• Aim of the task
For the listing that follows, give again exactly the lines from the one with "screw_cap();" to the one with "in imported if", including both.

• Data section
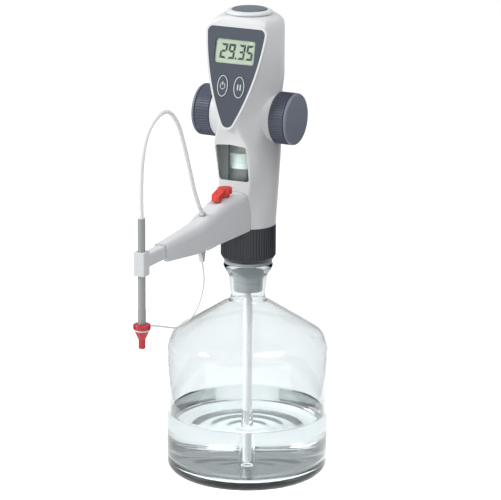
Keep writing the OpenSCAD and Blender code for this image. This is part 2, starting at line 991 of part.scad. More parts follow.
module hose_gland() {
    color(black_plastic)
        on_gland() {
            cylinder(h = 6.9, r = 2.2);
            translate([0, 0, 5]) cylinder(h = 1.9, r = 3);
        }
}

module arm_extension() {
    color(arm_grey)
        along_y(-195.4, -122)
            polygon(concat([[5, 243.8]], arc([3, 253], 2, 0, 90, 4), arc([-3, 253], 2, 90, 180, 4),
                [[-5, 243.8]]));
}

module tube_clamp() {
    color(arm_grey)
        difference() {
            intersection() {
                box(-5.3, 5.3, -reach - 5.1, -reach + 5.1, 236.8, 257.7);
                rod_z(236, 258, 6.9, 0, -reach);
            }
            rod_z(236, 258, 3.3 + run_gap, 0, -reach);
        }
}

module guide_tube() {
    color(tube_grey)
        difference() {
            union() {
                rod_z(187, 287, 3.3, 0, -reach);
                rod_z(193.6, 205, 3.5, 0, -reach);
            }
            rod_z(186, 288, 2.2, 0, -reach);
        }
}

module titrating_tip() {
    color("#e6eaea")
        difference() {
            union() {
                rod_z(190, 288, 2.2, 0, -reach);
                rod_z(287, 288, 2.8, 0, -reach);
                rod_z(177, 190, 1.3, 0, -reach);
            }
            rod_z(176, 289, 0.7, 0, -reach);
        }
}

module screw_cap() {
    color(cap_red)
        difference() {
            union() {
                rotate_extrude_at(-reach)
                    polygon([[0, 171.2], [2.6, 171.2], [2.95, 171.6], [2.95, 179], [3.4, 180], [6.5, 187],
                        [6.5, 188.8], [7.65, 189.2], [7.65, 192.4], [7.1, 193], [0, 193]]);
                box(-1, 1, -196, -190.6, 186, 188.2);
            }
            rod_z(187, 194, 3.3 + run_gap, 0, -reach);
            rod_z(175, 188, 1.6, 0, -reach);
        }
}

module upper_filling_tube() {
    color("#e8eeee")
        difference() {
            rod_z(100, 218.9, 3);
            rod_z(99, 220, 2.2);
        }
}

module lower_filling_tube() {
    color("#eef2f2")
        difference() {
            rod_z(12, 166, 4.2);
            rod_z(11, 167, 3 + run_gap);
            box(-5, 5, -1.5, 1.5, 11, 15);
        }
}

module hose_rise() {
    color("#f2f4f4") cord(hose_up, hose_r, hose_lean, 180);
}

module hose_fall() {
    color("#f2f4f4") cord(hose_down, hose_r, 180, 270);
}

module tether_upper() {
    color("#e4e6e6") cord(tether_a, tether_r, 270, 210);
}

module tether_middle() {
    color("#e4e6e6") cord(tether_b, tether_r, 210, 180);
}

module tether_lower() {
    color("#e4e6e6") cord(tether_c, tether_r, 180, 180);
}

reagent_bottle();
bottle_neck();
reagent();
bottle_adapter();
sealing_ring();
union_nut();
front_housing();
rear_housing();
battery_cover();
inspection_window();
control_panel();
display_lens();
lcd_module();
control_board();
panel_switches();
power_key();
pause_key();
top_ring();
clear_key();
clear_key_spring();
top_switch();
battery_holder();
battery_cells();
battery_contacts();
housing_screws();
left_handwheel();
right_handwheel();
wheel_caps();
drive_shaft();
shaft_bushes();
shaft_pinion();
reduction_gear();
rack_pinion();
gear_pin();
gear_frame();
glass_cylinder();
cylinder_retainer();
piston_rack();
piston();
piston_seal();
valve_block();
filling_valve();
discharge_valve();
valve_spindle();
valve_lever();
feed_line();
titrating_arm();
hose_gland();
arm_extension();
tube_clamp();
guide_tube();
titrating_tip();
screw_cap();
upper_filling_tube();
lower_filling_tube();
hose_rise();
hose_fall();
tether_upper();
tether_middle();
tether_lower();
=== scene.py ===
import json
import math

import bmesh
import bpy
from mathutils import Matrix, Vector


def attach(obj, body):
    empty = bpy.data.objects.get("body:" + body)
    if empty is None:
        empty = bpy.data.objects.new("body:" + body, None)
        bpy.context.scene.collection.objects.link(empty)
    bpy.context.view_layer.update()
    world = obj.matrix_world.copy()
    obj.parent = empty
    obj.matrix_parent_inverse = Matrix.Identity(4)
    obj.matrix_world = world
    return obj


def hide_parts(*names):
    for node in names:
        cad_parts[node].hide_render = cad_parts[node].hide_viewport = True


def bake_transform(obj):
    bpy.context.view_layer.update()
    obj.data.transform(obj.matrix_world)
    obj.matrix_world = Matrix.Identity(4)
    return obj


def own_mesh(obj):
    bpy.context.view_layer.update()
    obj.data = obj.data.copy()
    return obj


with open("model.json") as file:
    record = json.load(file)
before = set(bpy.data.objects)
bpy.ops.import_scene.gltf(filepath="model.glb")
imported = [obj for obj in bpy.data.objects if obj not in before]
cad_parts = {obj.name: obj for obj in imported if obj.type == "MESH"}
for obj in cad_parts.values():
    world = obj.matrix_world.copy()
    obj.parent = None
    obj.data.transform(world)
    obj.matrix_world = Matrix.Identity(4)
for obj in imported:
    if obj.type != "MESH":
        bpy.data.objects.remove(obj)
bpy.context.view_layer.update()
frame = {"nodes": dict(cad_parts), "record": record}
NODES = frame["nodes"]
BODY_OF = {n: b for b, names in frame["record"]["behaviour"]["bodies"].items() for n in names}
SLOT_OF = {s["node"]: s["material_slot"] for s in frame["record"]["subparts"]}
# sizes are written in millimetres
MM = 0.001


# ---------- camera ----------

def camera():
    """Long lens at the photograph's angle: 27 degrees round to the right, 15.3 degrees up."""
    azimuth, rise, roll = math.radians(27), math.radians(15.3), math.radians(0.35)
    distance, aim_x, aim_z = 2.565, 0.0021, 0.2109
    right = Vector((math.cos(azimuth), math.sin(azimuth), 0))
    up = Vector((-math.sin(azimuth) * math.sin(rise), math.cos(azimuth) * math.sin(rise), math.cos(rise)))
    back = right.cross(up)
    place = right * aim_x + Vector((0, 0, aim_z)) + back * distance
    side = right * math.cos(roll) + up * math.sin(roll)
    top = up * math.cos(roll) - right * math.sin(roll)
    data = bpy.data.cameras.new("photo_camera")
    data.sensor_width = 36
    data.sensor_fit = "HORIZONTAL"
    data.lens = 199.98
    data.clip_end = 50
    obj = bpy.data.objects.new("photo_camera", data)
    bpy.context.collection.objects.link(obj)
    obj.matrix_world = Matrix((
        (side.x, top.x, back.x, place.x),
        (side.y, top.y, back.y, place.y),
        (side.z, top.z, back.z, place.z),
        (0, 0, 0, 1)))
    bpy.context.scene.camera = obj


camera()


# ---------- materials ----------

def linear(code):
    """sRGB hex colour as linear red, green, blue and alpha."""
    parts = [int(code[i:i + 2], 16) / 255 for i in (1, 3, 5)]
    return tuple(c / 12.92 if c <= 0.04045 else ((c + 0.055) / 1.055) ** 2.4 for c in parts) + (1,)


def add(tree, kind, inputs=None, links=None, **settings):
    """A shader or geometry node with its settings, input values and links, both by input name or number."""
    node = tree.nodes.new(kind)
    for name, value in settings.items():
        setattr(node, name, value)
    for name, value in (inputs or {}).items():
        node.inputs[name].default_value = value
    for name, output in (links or {}).items():
        tree.links.new(output, node.inputs[name])
    return node


def empty_material(name):
    material = bpy.data.materials.new(name)
    material.use_nodes = True
    material.node_tree.nodes.clear()
    return material, material.node_tree


def moulded(name, colour, rough, grain=0.5, bump=0.1, metal=0.0, mottle=0.03, clear=0.0, ior=1.5, coat=0.0):
    """Surface with fine grain of a size in millimetres, a slight drift of colour and patches of rubbed roughness."""
    material, tree = empty_material(name)
    place = add(tree, "ShaderNodeTexCoord").outputs["Object"]
    drift = add(tree, "ShaderNodeTexNoise", {"Scale": 1 / (30 * MM), "Detail": 3.0}, {"Vector": place})
    base = linear(colour)
    tone = add(tree, "ShaderNodeMix", {6: tuple(c * (1 - mottle) for c in base[:3]) + (1,),
                                       7: tuple(min(1, c * (1 + mottle)) for c in base[:3]) + (1,)},
               {"Factor": drift.outputs["Fac"]}, data_type="RGBA")
    rub = add(tree, "ShaderNodeMapRange", {"To Min": rough * 0.88, "To Max": min(1, rough * 1.12)},
              {"Value": drift.outputs["Fac"]})
    fine = add(tree, "ShaderNodeTexNoise", {"Scale": 1 / (grain * MM), "Detail": 2.0}, {"Vector": place})
    relief = add(tree, "ShaderNodeBump", {"Strength": bump, "Distance": 0.05 * MM}, {"Height": fine.outputs["Fac"]})
    shader = add(tree, "ShaderNodeBsdfPrincipled",
                 {"IOR": ior, "Metallic": metal, "Transmission Weight": clear, "Coat Weight": coat},
                 {"Base Color": tone.outputs[2], "Roughness": rub.outputs["Result"],
                  "Normal": relief.outputs["Normal"]})
    add(tree, "ShaderNodeOutputMaterial", links={"Surface": shader.outputs["BSDF"]})
    return material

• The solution
screw_cap();
upper_filling_tube();
lower_filling_tube();
hose_rise();
hose_fall();
tether_upper();
tether_middle();
tether_lower();
=== scene.py ===
import json
import math

import bmesh
import bpy
from mathutils import Matrix, Vector


def attach(obj, body):
    empty = bpy.data.objects.get("body:" + body)
    if empty is None:
        empty = bpy.data.objects.new("body:" + body, None)
        bpy.context.scene.collection.objects.link(empty)
    bpy.context.view_layer.update()
    world = obj.matrix_world.copy()
    obj.parent = empty
    obj.matrix_parent_inverse = Matrix.Identity(4)
    obj.matrix_world = world
    return obj


def hide_parts(*names):
    for node in names:
        cad_parts[node].hide_render = cad_parts[node].hide_viewport = True


def bake_transform(obj):
    bpy.context.view_layer.update()
    obj.data.transform(obj.matrix_world)
    obj.matrix_world = Matrix.Identity(4)
    return obj


def own_mesh(obj):
    bpy.context.view_layer.update()
    obj.data = obj.data.copy()
    return obj


with open("model.json") as file:
    record = json.load(file)
before = set(bpy.data.objects)
bpy.ops.import_scene.gltf(filepath="model.glb")
imported = [obj for obj in bpy.data.objects if obj not in before]
cad_parts = {obj.name: obj for obj in imported if obj.type == "MESH"}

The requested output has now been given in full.